### [Instructions for the task]
Of the lines listed below, return exactly those that run from the line containing "Continue the OpenSCAD" through the line containing "HEXAGON = 6", both included.

>> start Source data

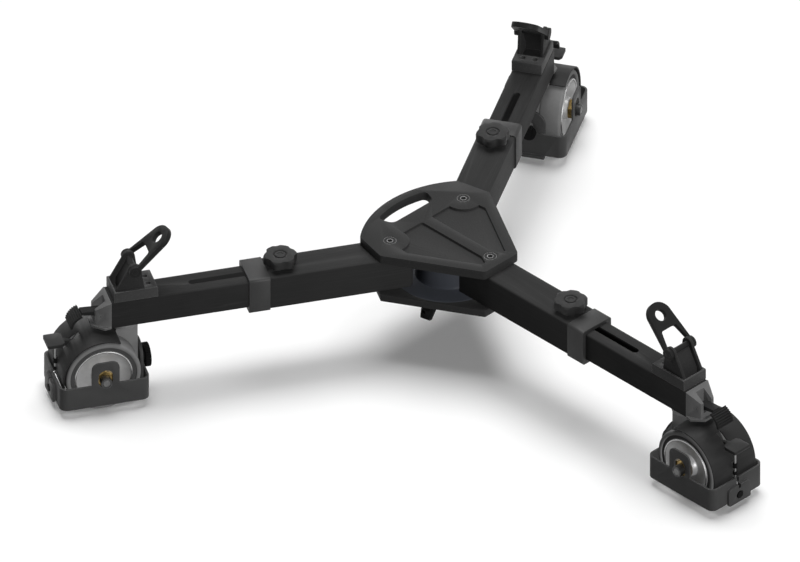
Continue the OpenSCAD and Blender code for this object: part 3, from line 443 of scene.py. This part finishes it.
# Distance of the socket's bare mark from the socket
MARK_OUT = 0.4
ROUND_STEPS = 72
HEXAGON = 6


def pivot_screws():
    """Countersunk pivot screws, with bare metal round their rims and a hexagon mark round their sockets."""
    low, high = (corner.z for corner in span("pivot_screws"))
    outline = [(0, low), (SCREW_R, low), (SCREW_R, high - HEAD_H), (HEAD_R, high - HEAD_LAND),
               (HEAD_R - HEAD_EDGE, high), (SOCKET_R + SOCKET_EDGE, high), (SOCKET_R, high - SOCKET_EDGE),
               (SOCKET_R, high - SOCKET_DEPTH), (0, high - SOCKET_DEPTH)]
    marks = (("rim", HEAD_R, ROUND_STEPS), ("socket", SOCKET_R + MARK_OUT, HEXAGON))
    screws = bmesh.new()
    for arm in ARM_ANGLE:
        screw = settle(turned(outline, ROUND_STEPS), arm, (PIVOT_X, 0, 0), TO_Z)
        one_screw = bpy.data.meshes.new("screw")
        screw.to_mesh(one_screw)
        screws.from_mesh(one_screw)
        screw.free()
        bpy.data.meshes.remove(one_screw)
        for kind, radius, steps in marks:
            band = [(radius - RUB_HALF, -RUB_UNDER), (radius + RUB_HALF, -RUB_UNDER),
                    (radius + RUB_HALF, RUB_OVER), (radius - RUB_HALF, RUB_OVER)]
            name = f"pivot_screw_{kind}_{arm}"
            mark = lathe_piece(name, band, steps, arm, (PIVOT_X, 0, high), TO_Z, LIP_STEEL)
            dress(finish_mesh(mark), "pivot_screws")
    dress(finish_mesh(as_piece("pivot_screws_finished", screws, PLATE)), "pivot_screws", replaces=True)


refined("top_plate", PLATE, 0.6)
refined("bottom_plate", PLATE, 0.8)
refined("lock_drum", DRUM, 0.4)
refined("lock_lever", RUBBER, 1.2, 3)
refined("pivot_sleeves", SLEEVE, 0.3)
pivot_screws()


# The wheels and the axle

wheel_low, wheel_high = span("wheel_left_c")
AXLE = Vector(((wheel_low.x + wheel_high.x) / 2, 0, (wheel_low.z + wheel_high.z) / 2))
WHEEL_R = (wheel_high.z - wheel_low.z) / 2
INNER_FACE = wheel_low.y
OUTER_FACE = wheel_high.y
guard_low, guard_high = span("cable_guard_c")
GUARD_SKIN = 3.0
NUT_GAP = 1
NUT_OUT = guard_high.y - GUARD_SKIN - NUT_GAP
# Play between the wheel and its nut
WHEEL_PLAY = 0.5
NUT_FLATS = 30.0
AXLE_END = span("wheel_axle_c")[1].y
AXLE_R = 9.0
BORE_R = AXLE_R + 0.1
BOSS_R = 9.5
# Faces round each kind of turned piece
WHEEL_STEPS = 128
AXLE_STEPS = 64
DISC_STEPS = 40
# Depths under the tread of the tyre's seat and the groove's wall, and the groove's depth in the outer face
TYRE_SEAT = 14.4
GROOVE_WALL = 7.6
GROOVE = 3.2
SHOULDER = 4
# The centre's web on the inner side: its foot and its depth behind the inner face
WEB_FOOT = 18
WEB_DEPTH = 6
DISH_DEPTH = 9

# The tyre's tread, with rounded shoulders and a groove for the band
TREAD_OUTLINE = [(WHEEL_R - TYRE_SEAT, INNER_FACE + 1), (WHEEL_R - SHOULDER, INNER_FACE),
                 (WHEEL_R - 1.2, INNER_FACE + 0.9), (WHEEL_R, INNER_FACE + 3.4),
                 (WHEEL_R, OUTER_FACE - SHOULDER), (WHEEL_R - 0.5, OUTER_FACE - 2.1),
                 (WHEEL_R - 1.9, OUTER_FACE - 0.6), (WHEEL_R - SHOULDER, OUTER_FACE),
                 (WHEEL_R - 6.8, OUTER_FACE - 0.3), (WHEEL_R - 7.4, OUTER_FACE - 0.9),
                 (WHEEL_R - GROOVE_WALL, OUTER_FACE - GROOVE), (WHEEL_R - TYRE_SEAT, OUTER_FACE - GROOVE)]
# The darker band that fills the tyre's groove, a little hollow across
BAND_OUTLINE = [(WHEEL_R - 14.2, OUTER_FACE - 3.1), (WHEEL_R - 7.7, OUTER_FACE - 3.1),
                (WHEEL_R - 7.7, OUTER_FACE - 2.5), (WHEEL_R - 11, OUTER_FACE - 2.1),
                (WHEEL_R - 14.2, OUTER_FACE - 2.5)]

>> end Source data
>> start Source data

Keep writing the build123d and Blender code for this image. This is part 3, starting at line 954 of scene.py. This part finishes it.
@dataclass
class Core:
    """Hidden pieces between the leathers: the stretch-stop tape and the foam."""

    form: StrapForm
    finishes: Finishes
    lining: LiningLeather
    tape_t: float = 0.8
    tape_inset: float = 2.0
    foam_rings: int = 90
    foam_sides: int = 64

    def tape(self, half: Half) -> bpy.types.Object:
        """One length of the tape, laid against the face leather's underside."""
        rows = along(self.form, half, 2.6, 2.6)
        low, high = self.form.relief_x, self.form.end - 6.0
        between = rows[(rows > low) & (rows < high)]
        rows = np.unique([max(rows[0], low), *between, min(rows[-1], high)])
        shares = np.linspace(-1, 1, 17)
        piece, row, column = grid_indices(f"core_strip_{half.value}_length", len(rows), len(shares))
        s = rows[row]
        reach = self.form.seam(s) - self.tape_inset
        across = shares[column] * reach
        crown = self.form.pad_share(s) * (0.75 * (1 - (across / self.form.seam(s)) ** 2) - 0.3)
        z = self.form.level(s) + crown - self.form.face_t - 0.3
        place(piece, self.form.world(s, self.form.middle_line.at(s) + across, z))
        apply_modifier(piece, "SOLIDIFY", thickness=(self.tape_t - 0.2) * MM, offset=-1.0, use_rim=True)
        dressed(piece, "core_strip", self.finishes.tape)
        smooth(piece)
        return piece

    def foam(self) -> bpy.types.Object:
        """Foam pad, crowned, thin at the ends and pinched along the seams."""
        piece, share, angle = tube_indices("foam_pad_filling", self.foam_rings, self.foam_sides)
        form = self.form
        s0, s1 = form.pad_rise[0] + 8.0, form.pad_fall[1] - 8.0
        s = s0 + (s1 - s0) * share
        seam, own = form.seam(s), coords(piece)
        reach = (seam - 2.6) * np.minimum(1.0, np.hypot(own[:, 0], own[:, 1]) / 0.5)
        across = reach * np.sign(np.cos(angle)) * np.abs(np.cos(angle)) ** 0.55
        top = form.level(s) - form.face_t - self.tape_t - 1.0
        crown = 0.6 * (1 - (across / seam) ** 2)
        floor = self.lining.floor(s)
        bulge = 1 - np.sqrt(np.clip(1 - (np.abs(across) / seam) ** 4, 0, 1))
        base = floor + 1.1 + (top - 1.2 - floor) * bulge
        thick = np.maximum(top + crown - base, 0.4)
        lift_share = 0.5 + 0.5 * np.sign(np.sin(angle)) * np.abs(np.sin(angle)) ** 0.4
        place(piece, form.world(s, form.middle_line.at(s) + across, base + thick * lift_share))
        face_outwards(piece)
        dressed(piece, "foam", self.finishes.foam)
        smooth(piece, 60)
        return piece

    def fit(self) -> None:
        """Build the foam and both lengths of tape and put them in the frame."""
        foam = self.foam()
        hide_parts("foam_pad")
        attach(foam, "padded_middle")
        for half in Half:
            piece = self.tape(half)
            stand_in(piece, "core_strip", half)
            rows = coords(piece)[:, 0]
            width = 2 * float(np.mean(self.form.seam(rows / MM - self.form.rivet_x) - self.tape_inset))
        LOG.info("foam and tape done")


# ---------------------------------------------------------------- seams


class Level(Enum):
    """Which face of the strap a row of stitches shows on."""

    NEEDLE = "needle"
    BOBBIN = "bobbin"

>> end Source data
>> start Source data

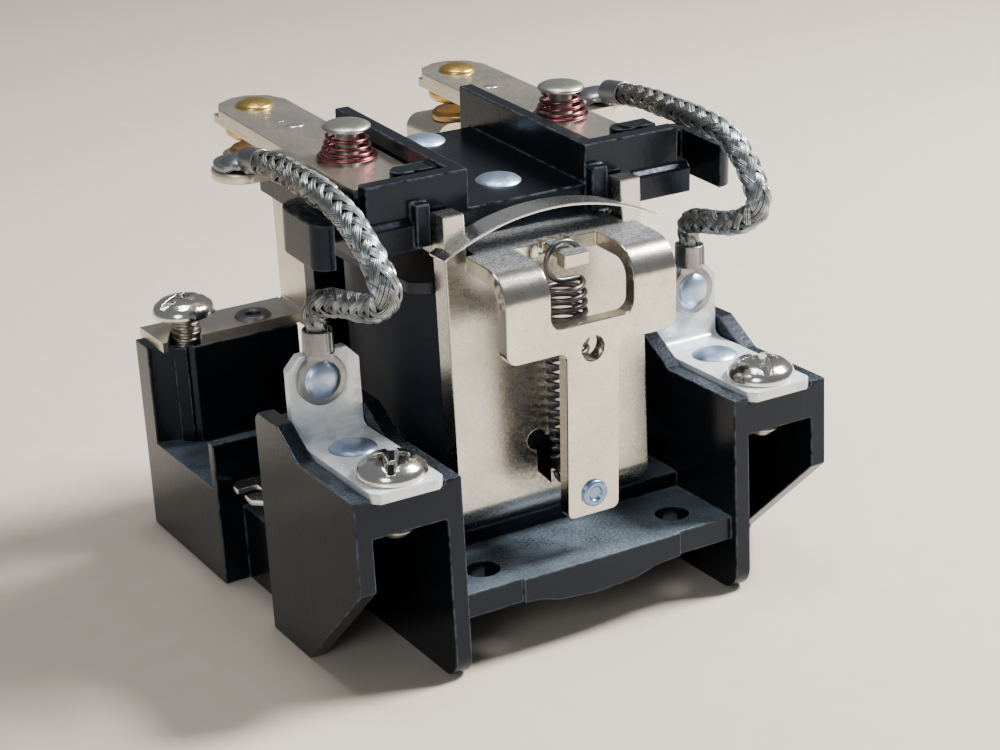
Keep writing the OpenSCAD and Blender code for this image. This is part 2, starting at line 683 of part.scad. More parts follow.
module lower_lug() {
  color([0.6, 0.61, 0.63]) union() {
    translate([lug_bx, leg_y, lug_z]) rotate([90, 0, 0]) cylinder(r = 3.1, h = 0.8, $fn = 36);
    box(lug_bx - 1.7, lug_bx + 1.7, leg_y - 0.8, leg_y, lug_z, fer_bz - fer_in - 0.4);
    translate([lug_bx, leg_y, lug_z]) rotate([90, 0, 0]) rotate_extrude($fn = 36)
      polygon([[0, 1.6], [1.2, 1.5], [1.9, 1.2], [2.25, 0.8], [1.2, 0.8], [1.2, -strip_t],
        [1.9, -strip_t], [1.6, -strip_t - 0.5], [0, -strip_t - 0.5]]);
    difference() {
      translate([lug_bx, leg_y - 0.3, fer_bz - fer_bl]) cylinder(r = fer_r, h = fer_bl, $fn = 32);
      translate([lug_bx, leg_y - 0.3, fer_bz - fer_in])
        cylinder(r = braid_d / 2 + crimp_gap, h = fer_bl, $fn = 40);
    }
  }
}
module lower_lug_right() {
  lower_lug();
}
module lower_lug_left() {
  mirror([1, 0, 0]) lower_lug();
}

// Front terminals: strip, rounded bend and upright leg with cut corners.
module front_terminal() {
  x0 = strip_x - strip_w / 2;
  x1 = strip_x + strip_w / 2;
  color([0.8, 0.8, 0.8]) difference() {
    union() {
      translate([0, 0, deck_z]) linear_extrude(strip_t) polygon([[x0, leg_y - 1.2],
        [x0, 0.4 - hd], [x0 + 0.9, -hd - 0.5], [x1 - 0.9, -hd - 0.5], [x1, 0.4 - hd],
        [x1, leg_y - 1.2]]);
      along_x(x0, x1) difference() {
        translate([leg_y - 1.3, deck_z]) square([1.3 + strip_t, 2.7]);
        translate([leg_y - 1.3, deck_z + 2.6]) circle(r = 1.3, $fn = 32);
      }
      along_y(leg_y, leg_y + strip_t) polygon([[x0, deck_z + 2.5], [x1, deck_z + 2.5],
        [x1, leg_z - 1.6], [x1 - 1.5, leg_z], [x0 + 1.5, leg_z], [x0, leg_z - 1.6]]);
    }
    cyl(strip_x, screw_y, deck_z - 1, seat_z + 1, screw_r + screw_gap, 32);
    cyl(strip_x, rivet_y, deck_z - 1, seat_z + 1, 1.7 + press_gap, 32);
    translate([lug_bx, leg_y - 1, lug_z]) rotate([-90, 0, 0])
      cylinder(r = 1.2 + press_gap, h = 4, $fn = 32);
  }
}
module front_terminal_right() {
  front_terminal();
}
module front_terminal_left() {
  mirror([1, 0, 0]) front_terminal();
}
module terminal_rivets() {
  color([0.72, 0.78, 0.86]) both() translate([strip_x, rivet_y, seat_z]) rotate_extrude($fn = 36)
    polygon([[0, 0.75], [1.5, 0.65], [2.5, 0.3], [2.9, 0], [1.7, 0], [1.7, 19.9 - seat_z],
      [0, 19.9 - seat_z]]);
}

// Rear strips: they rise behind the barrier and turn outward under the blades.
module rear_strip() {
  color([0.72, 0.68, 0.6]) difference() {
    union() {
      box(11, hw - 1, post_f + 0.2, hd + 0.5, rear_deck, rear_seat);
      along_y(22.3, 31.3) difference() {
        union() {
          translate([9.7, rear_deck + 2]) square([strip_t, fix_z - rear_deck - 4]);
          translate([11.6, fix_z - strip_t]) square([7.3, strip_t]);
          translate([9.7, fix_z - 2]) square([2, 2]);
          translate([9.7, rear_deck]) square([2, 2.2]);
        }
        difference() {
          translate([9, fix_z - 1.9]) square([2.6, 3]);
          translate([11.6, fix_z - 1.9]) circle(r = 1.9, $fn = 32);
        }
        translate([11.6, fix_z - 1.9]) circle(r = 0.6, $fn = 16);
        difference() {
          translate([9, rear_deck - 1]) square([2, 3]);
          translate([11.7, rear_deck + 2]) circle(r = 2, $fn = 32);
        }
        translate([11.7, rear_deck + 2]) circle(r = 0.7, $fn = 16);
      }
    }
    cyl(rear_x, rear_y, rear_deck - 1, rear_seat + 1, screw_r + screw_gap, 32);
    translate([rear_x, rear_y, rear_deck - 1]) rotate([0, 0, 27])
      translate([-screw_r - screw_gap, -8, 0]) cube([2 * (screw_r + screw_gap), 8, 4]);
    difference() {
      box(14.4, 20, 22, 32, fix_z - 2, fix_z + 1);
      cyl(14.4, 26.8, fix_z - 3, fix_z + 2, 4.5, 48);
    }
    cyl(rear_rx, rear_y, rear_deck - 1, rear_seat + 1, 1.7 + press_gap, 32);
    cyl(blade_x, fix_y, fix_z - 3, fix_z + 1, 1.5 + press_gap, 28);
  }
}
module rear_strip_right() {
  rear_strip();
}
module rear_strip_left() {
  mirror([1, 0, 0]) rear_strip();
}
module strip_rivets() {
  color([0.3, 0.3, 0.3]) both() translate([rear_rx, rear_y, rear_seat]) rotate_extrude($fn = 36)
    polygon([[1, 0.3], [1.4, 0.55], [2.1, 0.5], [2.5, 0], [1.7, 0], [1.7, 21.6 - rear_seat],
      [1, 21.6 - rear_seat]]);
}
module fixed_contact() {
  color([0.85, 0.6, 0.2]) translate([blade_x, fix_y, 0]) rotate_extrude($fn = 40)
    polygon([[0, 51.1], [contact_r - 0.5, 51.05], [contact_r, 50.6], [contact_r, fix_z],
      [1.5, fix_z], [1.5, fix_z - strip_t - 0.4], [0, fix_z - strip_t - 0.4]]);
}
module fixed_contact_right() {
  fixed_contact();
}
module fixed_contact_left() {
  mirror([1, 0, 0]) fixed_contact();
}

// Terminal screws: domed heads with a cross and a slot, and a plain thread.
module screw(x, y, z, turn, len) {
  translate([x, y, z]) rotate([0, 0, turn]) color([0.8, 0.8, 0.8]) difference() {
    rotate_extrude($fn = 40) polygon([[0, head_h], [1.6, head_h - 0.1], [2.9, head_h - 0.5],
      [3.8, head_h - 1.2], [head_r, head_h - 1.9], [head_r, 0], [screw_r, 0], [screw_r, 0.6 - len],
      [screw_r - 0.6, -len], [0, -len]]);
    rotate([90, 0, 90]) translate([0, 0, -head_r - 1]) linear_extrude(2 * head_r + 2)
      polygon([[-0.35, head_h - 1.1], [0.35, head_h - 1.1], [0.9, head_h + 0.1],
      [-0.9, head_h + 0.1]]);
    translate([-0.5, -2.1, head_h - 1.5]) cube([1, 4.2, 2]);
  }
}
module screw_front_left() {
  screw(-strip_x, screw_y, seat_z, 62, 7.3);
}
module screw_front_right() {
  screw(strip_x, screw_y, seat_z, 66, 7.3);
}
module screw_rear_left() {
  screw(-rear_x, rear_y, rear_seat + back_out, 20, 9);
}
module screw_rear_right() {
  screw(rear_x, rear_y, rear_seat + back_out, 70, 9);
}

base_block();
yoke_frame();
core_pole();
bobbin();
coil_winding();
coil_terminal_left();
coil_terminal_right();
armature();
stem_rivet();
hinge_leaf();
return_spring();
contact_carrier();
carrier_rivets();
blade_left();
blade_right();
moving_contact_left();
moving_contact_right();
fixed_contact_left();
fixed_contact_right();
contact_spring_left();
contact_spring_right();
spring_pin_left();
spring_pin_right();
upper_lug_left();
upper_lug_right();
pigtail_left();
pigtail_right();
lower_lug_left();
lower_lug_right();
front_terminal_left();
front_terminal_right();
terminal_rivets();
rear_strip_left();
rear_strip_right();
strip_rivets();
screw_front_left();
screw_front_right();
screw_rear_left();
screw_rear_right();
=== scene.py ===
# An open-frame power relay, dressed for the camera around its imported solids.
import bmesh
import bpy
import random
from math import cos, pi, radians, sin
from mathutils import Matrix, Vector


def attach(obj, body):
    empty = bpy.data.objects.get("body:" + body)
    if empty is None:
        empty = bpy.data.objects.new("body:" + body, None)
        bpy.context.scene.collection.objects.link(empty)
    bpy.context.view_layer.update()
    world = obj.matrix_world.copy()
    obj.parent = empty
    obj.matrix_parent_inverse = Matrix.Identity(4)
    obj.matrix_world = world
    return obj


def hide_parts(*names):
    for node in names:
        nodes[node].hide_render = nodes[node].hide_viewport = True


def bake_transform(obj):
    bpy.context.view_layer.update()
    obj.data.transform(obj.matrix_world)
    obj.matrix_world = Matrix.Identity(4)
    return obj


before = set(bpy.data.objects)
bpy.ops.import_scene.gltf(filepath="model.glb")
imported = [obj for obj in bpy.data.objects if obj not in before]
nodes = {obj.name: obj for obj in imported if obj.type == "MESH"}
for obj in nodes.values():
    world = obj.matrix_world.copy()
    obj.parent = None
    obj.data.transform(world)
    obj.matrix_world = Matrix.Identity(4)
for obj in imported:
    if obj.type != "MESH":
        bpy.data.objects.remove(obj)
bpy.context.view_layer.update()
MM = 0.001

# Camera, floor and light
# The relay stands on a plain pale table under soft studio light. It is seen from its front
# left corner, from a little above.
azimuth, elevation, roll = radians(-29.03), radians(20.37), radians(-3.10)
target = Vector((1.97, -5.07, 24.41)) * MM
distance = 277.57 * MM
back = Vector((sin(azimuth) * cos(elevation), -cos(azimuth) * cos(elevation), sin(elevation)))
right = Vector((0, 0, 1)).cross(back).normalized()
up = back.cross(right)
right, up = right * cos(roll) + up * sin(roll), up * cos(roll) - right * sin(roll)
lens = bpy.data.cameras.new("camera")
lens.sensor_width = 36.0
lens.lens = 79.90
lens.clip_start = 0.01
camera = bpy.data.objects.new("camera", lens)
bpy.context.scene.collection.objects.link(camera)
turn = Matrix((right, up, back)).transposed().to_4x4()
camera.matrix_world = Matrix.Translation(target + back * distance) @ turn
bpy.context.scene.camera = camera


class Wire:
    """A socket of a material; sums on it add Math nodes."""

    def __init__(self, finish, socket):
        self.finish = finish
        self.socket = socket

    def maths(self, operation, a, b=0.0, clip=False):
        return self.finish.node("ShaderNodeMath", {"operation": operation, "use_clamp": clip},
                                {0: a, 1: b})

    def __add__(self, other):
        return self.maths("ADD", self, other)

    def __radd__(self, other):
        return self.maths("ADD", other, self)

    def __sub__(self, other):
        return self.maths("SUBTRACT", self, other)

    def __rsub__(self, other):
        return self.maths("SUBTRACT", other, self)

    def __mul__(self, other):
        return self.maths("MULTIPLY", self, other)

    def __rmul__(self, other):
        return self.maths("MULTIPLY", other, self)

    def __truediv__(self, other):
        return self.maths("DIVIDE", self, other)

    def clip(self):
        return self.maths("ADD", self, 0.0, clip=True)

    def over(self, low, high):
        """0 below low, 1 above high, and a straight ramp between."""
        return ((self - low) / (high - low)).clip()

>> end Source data

### [Response to the task]
Continue the OpenSCAD and Blender code for this object: part 3, from line 443 of scene.py. This part finishes it.
# Distance of the socket's bare mark from the socket
MARK_OUT = 0.4
ROUND_STEPS = 72
HEXAGON = 6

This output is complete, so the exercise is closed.